Porque de pequeñitos podemos entretenernos un rato largo alzando hojas de todo
tipo, actividad reforzada desde la escuela, donde nos instan a hacer, incluso a
los nenes ya visiblemente torpes como el que suscribe, primorosas
construcciones con hojitas de todos colores pegadas en el cuaderno: vestidos,
techos de casas, caminitos, todo con las hojitas que recogemos de la calle, con
el adicional de tener que saber de qué árbol provienen y todas esas cosas. Hay
tipos, ya que estamos, que pasan su vida entera desfilando delante de árboles
cuyos nombres desconocerán hasta que se mueran.
Pero que el árbol no nos tape el bosque. Estamos hablando de las
hojitas caídas. En estos días, las hojas amarillas recrean la posibilidad para doña
Marcia y todas las doñas, de salir a la inútil batalla desigual de intentar
mantener la vereda limpia. A mí me da gracia eso de estar barriendo acá y
volver a comprobar que allá, donde ya barrimos, vuelven a caer, sin pausa ni
prisa, sino porque es así nomás, nuevas hojas, que agravian el sentido de
pundonor y limpieza de la vecina. Que la oportunidad es propicia para charlar
sobre la actualidad del país y del barrio es una posibilidad extra que debe uno
agradecer al otoño, sin lo cual quizás ni nos enteraríamos de que la quiosquera
lo mandó al carajo al esposo y ahora atiende ella sola, o de que don Pocholo
cambió el auto, no sé cómo hace, tanto que llora miseria el señor...
También, ni qué hablar, son una fuente de trabajo. Para la
empresa encargada de la limpieza o para los empleados municipales.

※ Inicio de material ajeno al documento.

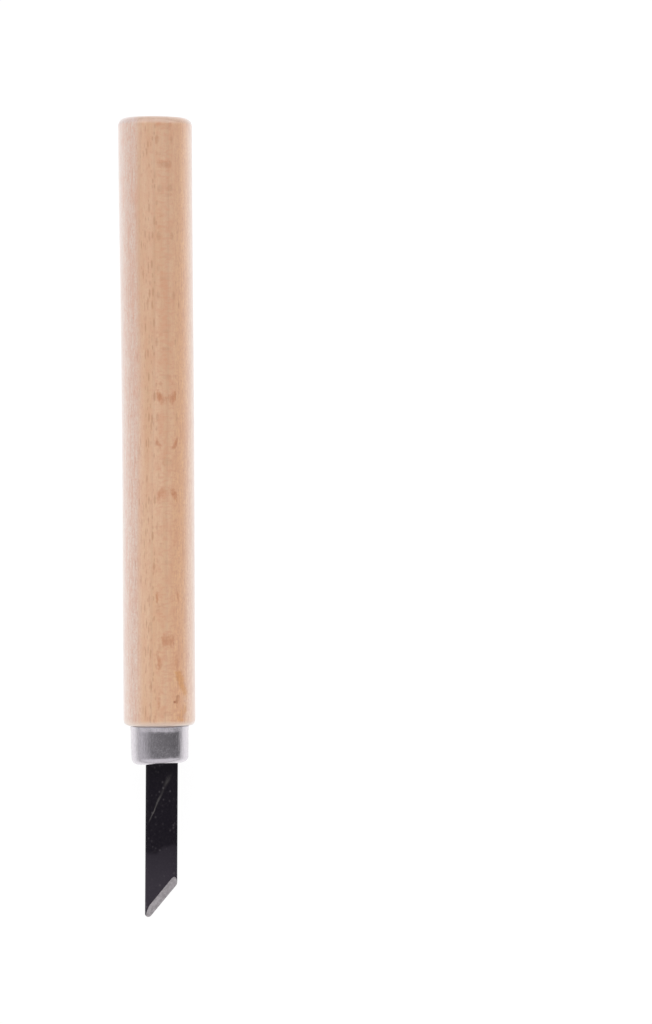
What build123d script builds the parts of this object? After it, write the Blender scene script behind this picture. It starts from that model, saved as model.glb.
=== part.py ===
"""Lino cutter: a fixed skew blade in a drawn ferrule on a turned beech handle.

The tool lies on a table with a broad face of its blade up. Z = 0 is the table. The handle runs
along Y, with its butt at +Y and the blade's tip at -Y, and the origin is on the table below the
middle of the whole tool. All sizes are in millimetres.
"""

from build123d import *
import math
import os

# ---- driving dimensions: whole tool ----
TOTAL_LENGTH = 139.2        # butt of the handle to the tip of the blade
BLADE_EXPOSED = 26.8        # tip to the outer face of the ferrule's end wall
FERRULE_LENGTH = 6.4        # open rim to the outer face of the end wall
RIM_GAP = 0.2               # the ferrule stops this far short of the handle's shoulder

# ---- driving dimensions: handle ----
HANDLE_DIAMETER = 12.6
BUTT_EDGE_RADIUS = 1.4
SHOULDER_EDGE_RADIUS = 1.0
SPIGOT_END_CHAMFER = 0.3
SPIGOT_END_GAP = 0.3        # between the spigot's end and the inside of the ferrule's end wall

# ---- driving dimensions: ferrule ----
FERRULE_DIAMETER = 10.1
FERRULE_WALL = 0.4
FERRULE_CORNER_RADIUS = 1.0
RIM_FLARE = 0.1             # how far the trimmed rim stands out
RIM_FLARE_LENGTH = 0.9
SLOT_CLEARANCE = 0.12       # round the blade, where it passes the end wall

# ---- driving dimensions: blade ----
BLADE_WIDTH = 5.6
BLADE_THICKNESS = 1.0
NOSE_WIDTH = 0.95           # the strip's long edges are half ellipses, this far across
SKEW_ANGLE = 39.3           # cutting edge to the blade's length, degrees
BEVEL_ANGLE = 19.4          # each ground face to the middle of the blade, degrees
EDGE_LAND = 0.04            # thickness left at the cutting edge
TIP_RADIUS = 0.6
HEEL_RADIUS = 1.1
TANG_LENGTH = 24.0          # inside the handle
TANG_END_WIDTH = 3.0
TANG_TAPER_LENGTH = 7.0
BLADE_OFFSET = 0.35         # the blade stands this far towards +X of the handle's axis
BLADE_LEAN = -0.75          # and leans back towards the axis at its tip, degrees

# ---- places that follow from them ----
HANDLE_RADIUS = HANDLE_DIAMETER / 2
AXIS_HEIGHT = HANDLE_RADIUS
FERRULE_RADIUS = FERRULE_DIAMETER / 2
SPIGOT_RADIUS = FERRULE_RADIUS - FERRULE_WALL
BUTT_Y = TOTAL_LENGTH / 2
TIP_Y = -TOTAL_LENGTH / 2
FERRULE_END_Y = TIP_Y + BLADE_EXPOSED
FERRULE_RIM_Y = FERRULE_END_Y + FERRULE_LENGTH
SHOULDER_Y = FERRULE_RIM_Y + RIM_GAP
SPIGOT_END_Y = FERRULE_END_Y + FERRULE_WALL + SPIGOT_END_GAP
TANG_END_Y = SPIGOT_END_Y + TANG_LENGTH


def revolved_along_y(outline):
    """Turn a closed outline, drawn as radius against Y, about the handle's axis."""
    solid = revolve(outline, Axis.Y)
    return Pos(0, 0, AXIS_HEIGHT) * solid


def quarter_round(centre, radius, start_angle):
    """A quarter circle, anticlockwise from start_angle."""
    return CenterArc(centre, radius, start_angle, 90)


def make_handle(blade):
    """A beech dowel with rounded ends, a turned-down spigot and a slot that the tang fills."""
    butt = (HANDLE_RADIUS - BUTT_EDGE_RADIUS, BUTT_Y - BUTT_EDGE_RADIUS)
    shoulder = (HANDLE_RADIUS - SHOULDER_EDGE_RADIUS, SHOULDER_Y + SHOULDER_EDGE_RADIUS)
    round_butt = quarter_round(butt, BUTT_EDGE_RADIUS, 0)
    round_shoulder = quarter_round(shoulder, SHOULDER_EDGE_RADIUS, 270)
    outline = Curve() + [
        Line(round_shoulder @ 1, round_butt @ 0),
        round_butt,
        Polyline(
            round_butt @ 1,
            (0, BUTT_Y),
            (0, SPIGOT_END_Y),
            (SPIGOT_RADIUS - SPIGOT_END_CHAMFER, SPIGOT_END_Y),
            (SPIGOT_RADIUS, SPIGOT_END_Y + SPIGOT_END_CHAMFER),
            (SPIGOT_RADIUS, SHOULDER_Y),
            round_shoulder @ 0,
        ),
        round_shoulder,
    ]
    return revolved_along_y(make_face(outline)) - blade


def make_ferrule(slot_cutter):
    """A drawn cap with an open, slightly flared rim and a slot through its end wall."""
    corner_y = FERRULE_END_Y + FERRULE_CORNER_RADIUS
    corner_r = FERRULE_RADIUS - FERRULE_CORNER_RADIUS
    inner_corner = FERRULE_CORNER_RADIUS - FERRULE_WALL
    outer = quarter_round((corner_r, corner_y), FERRULE_CORNER_RADIUS, 270)
    inner = quarter_round((corner_r, corner_y), inner_corner, 270)
    outline = Curve() + [
        Line((0, FERRULE_END_Y), outer @ 0),
        outer,
        Polyline(
            outer @ 1,
            (FERRULE_RADIUS, FERRULE_RIM_Y - RIM_FLARE_LENGTH),
            (FERRULE_RADIUS + RIM_FLARE, FERRULE_RIM_Y),
            (SPIGOT_RADIUS, FERRULE_RIM_Y),
            inner @ 1,
        ),
        inner,
        Polyline(inner @ 0, (0, FERRULE_END_Y + FERRULE_WALL), (0, FERRULE_END_Y)),
    ]
    return revolved_along_y(make_face(outline)) - slot_cutter


def placed_on_handle(solid):
    """Put a solid drawn about the origin, with the ferrule's end face at Y = 0, on the tool."""
    return Pos(BLADE_OFFSET, FERRULE_END_Y, AXIS_HEIGHT) * Rot(0, 0, BLADE_LEAN) * solid


def strip_section(clearance=0.0):
    """The blade's section: a flat strip whose long edges are half ellipses."""
    core_width = BLADE_WIDTH - 2 * NOSE_WIDTH
    thickness = BLADE_THICKNESS + 2 * clearance
    section = Rectangle(core_width, thickness)
    for side in (-1, 1):
        section += Pos(side * core_width / 2, 0) * Ellipse(NOSE_WIDTH + clearance, thickness / 2)
    return section


def make_strip(start_y, end_y, clearance=0.0):
    """A length of the blade's strip from start_y to end_y."""
    return extrude(Plane.XZ.offset(-end_y) * strip_section(clearance), end_y - start_y)


def blade_plan(sharp_tip_y, tang_end_y):
    """The blade seen from above: rounded tip and heel in front, tapered tang behind."""
    half = BLADE_WIDTH / 2
    heel_y = sharp_tip_y + BLADE_WIDTH / math.tan(math.radians(SKEW_ANGLE))
    taper_y = tang_end_y - TANG_TAPER_LENGTH
    corners = [
        (-half, sharp_tip_y),
        (half, heel_y),
        (half, taper_y),
        (TANG_END_WIDTH / 2, tang_end_y),
        (-TANG_END_WIDTH / 2, tang_end_y),
        (-half, taper_y),
    ]
    plan = make_face(Polyline(*corners, close=True))
    for corner, radius in ((corners[0], TIP_RADIUS), (corners[1], HEEL_RADIUS)):
        nearest = min(plan.vertices(), key=lambda v: math.dist((v.X, v.Y), corner))
        plan = fillet(nearest, radius)
    return plan


def bevel_cutter(sharp_tip_y):
    """The space above the upper ground face, which rises from the cutting edge."""
    run = 4 * BLADE_WIDTH
    rise = run * math.tan(math.radians(BEVEL_ANGLE))
    section = Polyline((0, 0), (run, rise), (-run, rise), (-run, 0), close=True)
    wedge = extrude(make_face(section), run, both=True)
    # stand the section up, then turn it until its X points into the blade, square to the edge
    wedge = Rot(0, 0, 180 - SKEW_ANGLE) * Rot(90, 0, 0) * wedge
    return Pos(-BLADE_WIDTH / 2, sharp_tip_y, EDGE_LAND / 2) * wedge


def make_blade():
    """A steel strip ground on both faces to a skew cutting edge, with a tapered tang."""
    tang_end_y = TANG_END_Y - FERRULE_END_Y
    tip_trim = TIP_RADIUS * (1 / math.tan(math.radians(SKEW_ANGLE / 2)) - 1)
    sharp_tip_y = -BLADE_EXPOSED - tip_trim
    strip = make_strip(sharp_tip_y, tang_end_y)
    blank = strip & extrude(blade_plan(sharp_tip_y, tang_end_y), BLADE_THICKNESS, both=True)
    upper = bevel_cutter(sharp_tip_y)
    return blank - upper - mirror(upper, Plane.XY)


def make_slot_cutter():
    """The punched slot in the ferrule's end wall: the strip's section with clearance all round."""
    return make_strip(-FERRULE_WALL, 2 * FERRULE_WALL, SLOT_CLEARANCE)


def main():
    blade = placed_on_handle(make_blade())
    nodes = {
        "handle": make_handle(blade),
        "ferrule": make_ferrule(placed_on_handle(make_slot_cutter())),
        "blade": blade,
    }
    os.makedirs("parts", exist_ok=True)
    for name, solid in nodes.items():
        export_step(solid, f"parts/{name}.step")


main()
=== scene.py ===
"""Looks of the lino cutter: a beech handle, a drawn ferrule and a black skew blade on a white table."""

import math

import bmesh
import bpy
import numpy as np
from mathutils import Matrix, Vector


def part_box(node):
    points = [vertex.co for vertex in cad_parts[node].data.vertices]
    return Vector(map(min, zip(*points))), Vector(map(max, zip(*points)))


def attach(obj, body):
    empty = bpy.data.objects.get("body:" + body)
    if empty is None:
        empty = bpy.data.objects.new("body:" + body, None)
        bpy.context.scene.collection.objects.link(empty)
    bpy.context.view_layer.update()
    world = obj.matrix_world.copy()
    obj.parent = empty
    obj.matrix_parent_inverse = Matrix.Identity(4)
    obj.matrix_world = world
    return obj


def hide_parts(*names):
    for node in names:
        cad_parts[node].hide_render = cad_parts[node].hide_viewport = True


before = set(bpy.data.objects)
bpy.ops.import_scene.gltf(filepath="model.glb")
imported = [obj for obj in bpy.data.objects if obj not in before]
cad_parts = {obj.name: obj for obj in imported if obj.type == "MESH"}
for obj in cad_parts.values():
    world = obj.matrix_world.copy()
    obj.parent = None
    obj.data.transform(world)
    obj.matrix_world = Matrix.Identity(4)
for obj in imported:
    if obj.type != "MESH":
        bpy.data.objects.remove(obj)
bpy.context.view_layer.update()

MM = 0.001

# ---- places, from the frame ----
HANDLE_LO, HANDLE_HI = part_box("handle")
FERRULE_LO, FERRULE_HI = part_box("ferrule")
HANDLE_RADIUS = (HANDLE_HI[0] - HANDLE_LO[0]) / 2
AXIS_HEIGHT = HANDLE_RADIUS
BUTT_Y = HANDLE_HI[1]
SPIGOT_END_Y = HANDLE_LO[1]
FERRULE_RIM_Y = FERRULE_HI[1]
FERRULE_END_Y = FERRULE_LO[1]

# ---- sizes that the frame's boxes don't give, as in the CAD source ----
BUTT_EDGE_RADIUS = 1.4 * MM
SHOULDER_EDGE_RADIUS = 1.0 * MM
SPIGOT_END_CHAMFER = 0.3 * MM
RIM_GAP = 0.2 * MM
RIM_FLARE = 0.1 * MM
RIM_FLARE_LENGTH = 0.9 * MM
FERRULE_WALL = 0.4 * MM
FERRULE_CORNER_RADIUS = 1.0 * MM
SLOT_CLEARANCE = 0.12 * MM
BLADE_EXPOSED = 26.8 * MM
BLADE_WIDTH = 5.6 * MM
BLADE_THICKNESS = 1.0 * MM
NOSE_WIDTH = 0.95 * MM
SKEW_ANGLE = math.radians(39.3)
BEVEL_ANGLE = math.radians(19.4)
EDGE_LAND = 0.04 * MM
TIP_RADIUS = 0.6 * MM
HEEL_RADIUS = 1.1 * MM
TANG_LENGTH = 24.0 * MM
TANG_END_WIDTH = 3.0 * MM
TANG_TAPER_LENGTH = 7.0 * MM
BLADE_OFFSET = 0.35 * MM
BLADE_LEAN = math.radians(-0.75)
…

Lo cierto es que las hojas quedan ahí, en el asfalto, en una
parva al lado del cordón, listas para ser pisadas por bicicletas y autos, o
pateadas con énfasis y gracia por chicos de edad y de espíritu. Está bueno eso
de mandarse en el medio de la parva, sobre todo si los cretinos de siempre no
esconden medios ladrillos, ramas arteras, agua servida (es agua tirada, no sé
por qué hay que llamarle servida) y otras beldades. No lo dejan divertirse a
uno.
Puestas en bolsas de basura por vecinos muy responsables o
escrupulosos, tanto que no quieren ver lo que consideran basura, obligan a la
utilización de las ahora caras bolsas de consorcio, las que uno deja sólo para
ocasiones especiales (tirarle al nene su ya sucia colección de latitas de
cerveza o los pedazos del nono recién descuartizado, por ejemplo) y que ahora
no alcanzan siquiera para contener tanto árbol suelto por la calle. Uno ve
gente grande haciendo piruetas dentro de la bolsa, como preparada para jugar a las
ya -ay, a veces ciertas cosas del pasado, se extrañan por simpleza y pureza,
aun a riesgo de ser tildado de viejo chocho- olvidadas carreras de embolsados,
y en realidad quieren apisonar las hojas para que entre más, pues parece que la
parva es interminable.
Las hojas del otoño remiten a otros códigos, el religioso o el
artístico, capaz de poner una pudorosa hoja de parra -agrandados, sobradores,
bien podía usarse una más modesta, de trébol, digamos- estratégica, que habrá
que sostener por estos días con mayor énfasis pues la naturaleza las manda al
piso.
Y en la Argentina de nuestros días, los árboles pelados se
transforman en una cruel metáfora de lo que nos pasa: deshojados, desnudos,
desprotegidos... Pero no hay por qué quejarse tanto tampoco, pues cada
despojamiento es necesario, un paso previo para resurgir, para esperar brotes,
para que la poesía renazca y se eleve, para que las bucólicas espirales que
cada pequeña hojita describe en su tenue caída.... Bah, en realidad, lo que
quiero es que me digan en cuál parva me escondieron la bicicleta los vagos.